Cependant ce désir d’écrire sur des choses simple correspond à un infléchissement de notre travail d’écriture, en particulier du mien. Foin de ces textes dénonçant la misère et l’hypocrisie du monde. En ce sens «Ma Caisse » fut un révélateur. Jésou est un être pragmatique, il est en prise directe sur le quotidien et les véritables sujets, ceux qui hantent les esprits du commun des mortels. Le fric, la maison, la voiture, les femmes, le sexe : voila des thèmes d’actualité qui ne peuvent qu’attirer l’attention de notre public. Des phrases simples, courtes, percutantes, frappées au coin du bon sens, facilement mémorisables, sur des arrangements mélodiques qu’on puisse fredonner en se rasant ou en allant bosser, pendant les pubs entre deux interventions de Coach Courbis sur RMC.

C’est dans cet état d’esprit que j’ai retrouvé l’équipe des UFR sur la terrasse d’automne de la bastide des Fabre. Après la conversation à bâtons rompus d’usage autour d’un café servi par Bruno, nous avons regagné l’APR (l’Antre des Possibles Musicaux). Cette salle nous a parue bien grande en l’absence d’Odile, qui a quitté le groupe, et Lololalolo, prise par une soirée littéraire. P. avait apporté une maquette de son arrangement de « Ma Caisse ». Il nous l’a passée sur la sono. Nous avons apprécié sa rythmique un peu décalée, qui a rappelé au Carré celle du « Cochon ». Quant à moi j’ai pensé à un titre de Dominique A.
Le Leader et L’Ultrabassiste ont pris quelques minutes pour travailler la basse puis nous avons démarré. Il noua a fallu trois ou quatre essais pour mordre l’esprit du truc, mais pour une première répète après plus de deux mois d’inactivité nous avons été plutôt satisfaits. Je crois beaucoup à ce titre, très festif à mon sens, pas compliqué, et qui peut s’adapter à l’improvisation des musiciens dans les plages de respiration qu’on peut facilement ménager.

En aparté Jésou m’a communiqué son inquiétude : « J’ai pompé les accords sur un morceau des Status Quo. Ca va peut être se remarquer ? » Je lui ai répondu que je me considérais comme l’auditeur moyen et que je connaissais pas mal de titre des Status Quo, ainsi que leur style, et que sincèrement, à aucun moment « Ma Caisse » ne m’évoquait un plagiat d’un titre des SQ. Par ailleurs on n’utilise pas tant que ça d’accord différents dans le Rock, et forcément des centaines de titres se partagent sensiblement les mêmes accompagnements, ce qui n’empêche pas qu’on puisse toujours faire un tube de plus qui n’ait absolument rien à voir avec le modèle dont on a pompé quelques accords. Et puis en y réfléchissant, les quatre premières notes sur lesquelles je chante « Ah, Ah, Ah, Ah » me rappellent furieusement certains gingles entendus dans des gares ou des aéroports sous la voix des hôtesses invitant les passagers à se présenter à l’embarquement. Peut-être les SQ ont-ils eux-mêmes composé leur morceau auquel Jésou fait référence alors qu’ils s’apprêtaient à monter dans un avion ?…Doit-on verser des royalties au compositeur de la musiquette d’Air France ? Je crois qu’on est tranquille : Parfit ne risque pas de venir réclamer la paternité de notre œuvre !

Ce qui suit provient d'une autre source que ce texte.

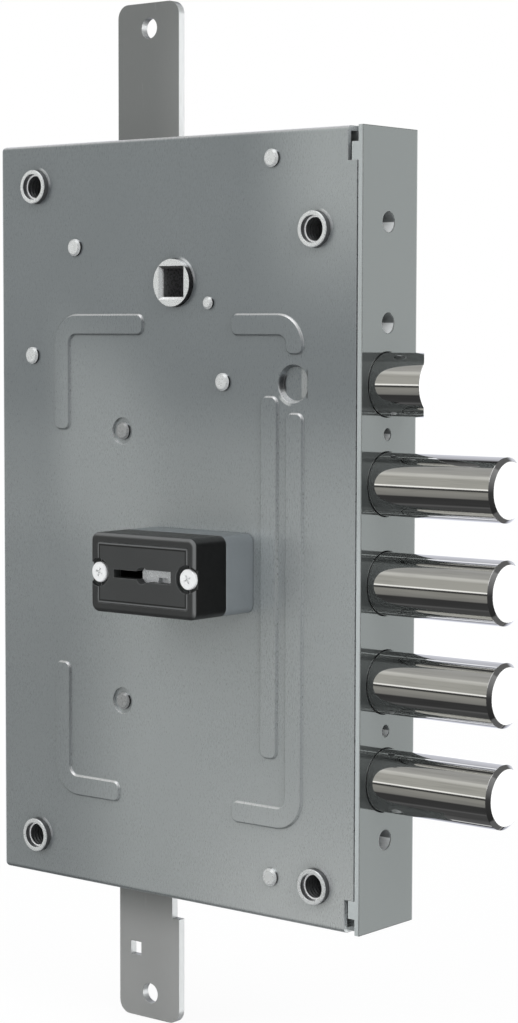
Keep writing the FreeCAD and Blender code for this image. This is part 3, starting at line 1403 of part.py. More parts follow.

Pour suivre cette séance de déchiffrage et de mise en place, nous avons passé en revue une partie de notre répertoire, et avons été agréablement surpris : C’était plutôt bon ! Comme le faisaient remarquer P. et Le Carré : c’est un peu comme quand on joue au golf ou au tennis après une période d’inactivité. Les gestes semblent naturels et fluides, on a le sentiment de « passer » tout ce qu’on veut et de jouer comme jamais. La tête n’a pas encore tenté de reprendre les commandes, seul le corps s’exprime. C’est surement ce qui s’est passé, les mauvaises habitudes n’ont pas encore eu le temps de se rappeler à notre souvenir et polluer notre jeu. Mais ne boudons pas notre plaisir, cette séance de rentrée a été bonne, et nous a regonflés à bloc pour une nouvelle saison qui se place ainsi sous les meilleurs auspices.

2 commentaires:

Anonyme a dit…

Y'a une p'tite maquette un peu plus aboutie dans vos boîtes.
P.

Anonyme a dit…

Pour les oignons, il faut les éplucher sous l'eau du robinet....Radical!